Le piège de l'exotisme

À partir des impressions reçues, Beato possède cependant l'art d'extraire de cette réalité palpable et colorée les types et les plans les plus singuliers sans les figer et, devant l'appareil, dans l'atelier ou en plein air, l'art égal d'en recomposer le motif sans falsification. Stillfried, malgré son talent et son goût, se montre déjà moins convaincant. Le poids d'une esthétique factice et artificieuse prévaudra chez la plupart des autres photographes entraînant stéréotypes et sophistication.

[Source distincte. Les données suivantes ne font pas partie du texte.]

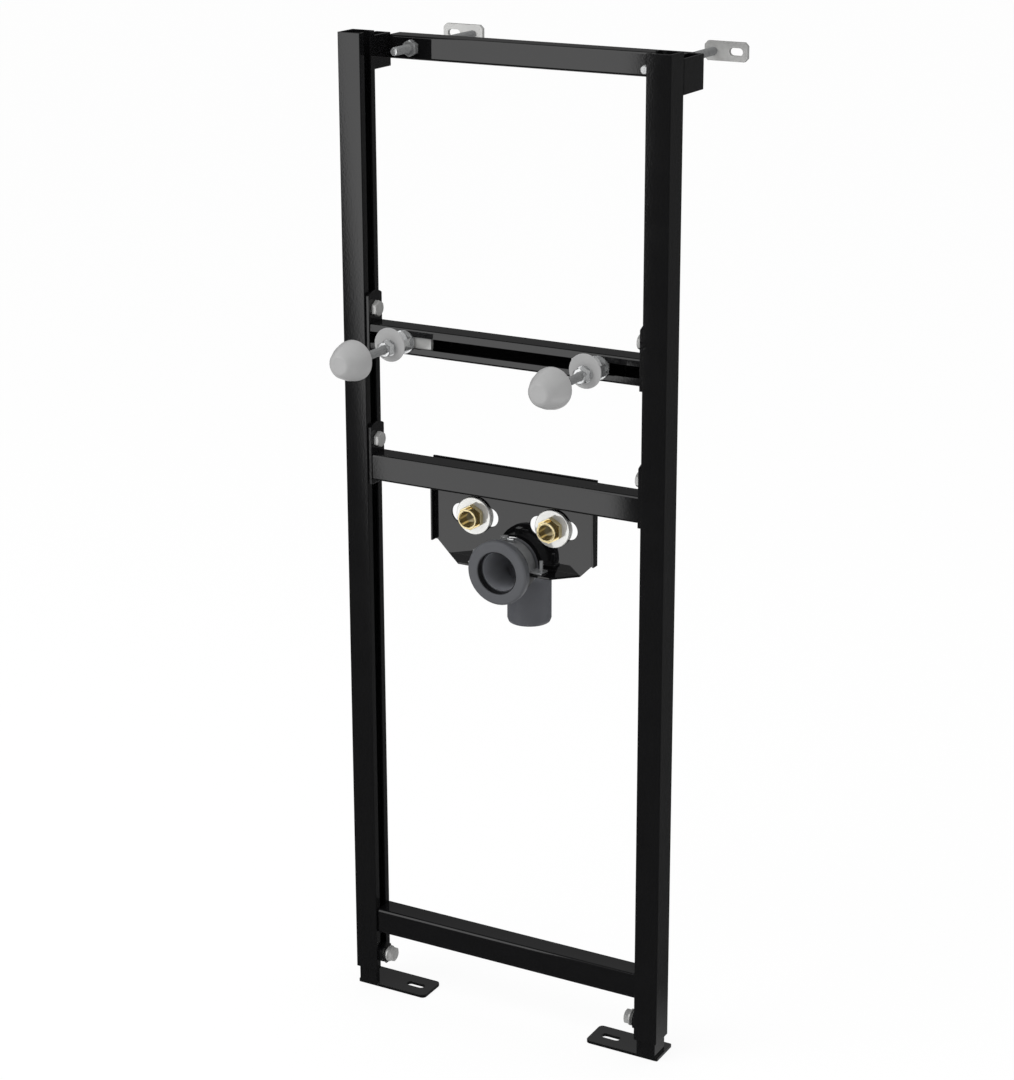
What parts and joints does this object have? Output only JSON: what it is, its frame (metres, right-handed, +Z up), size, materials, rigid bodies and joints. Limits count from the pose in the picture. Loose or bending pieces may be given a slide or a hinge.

Le temps passant, les mêmes sujets, il est vrai, quitteront le plateau de la vie quotidienne, même dans l'intérieur du pays ; ne se donnant plus à voir comme des faits enregistrables sur le vif, ils feront l'objet de reconstitutions. D'images aussi justes que les notes recueillies par les voyageurs au cours des années 1850-1870, les unes et les autres dispensatrices de nostalgie, on passera à une iconographie forçant sur la couleur locale et codifiant un folklore plus propre à servir l'imagination des librettistes et des dramaturges que celle des poètes et des historiens.

 

Reflets d'une façon de vivre

Ces épreuves, en général, ont une valeur documentaire irrécusable ; leur fonction illustrative est certaine, leur charge émotive, indéniable. À partir de fragments choisis de la réalité, elles créent une typologie qui résume le spectacle offert aux étrangers. Elles sont les rares reflets d'une façon de vivre qui se veut perdurable et qui, au contact d'un autre monde, s'abîme tout à coup dans un passé révolu. Elles témoignent de l'historicité de mœurs, de modes et de lieux qu'un pays qui marche résolument dans la voie du progrès matériel jette par-dessus bord ou dépêche dans les cabinets de curiosités, les galeries d'art et les écomusées.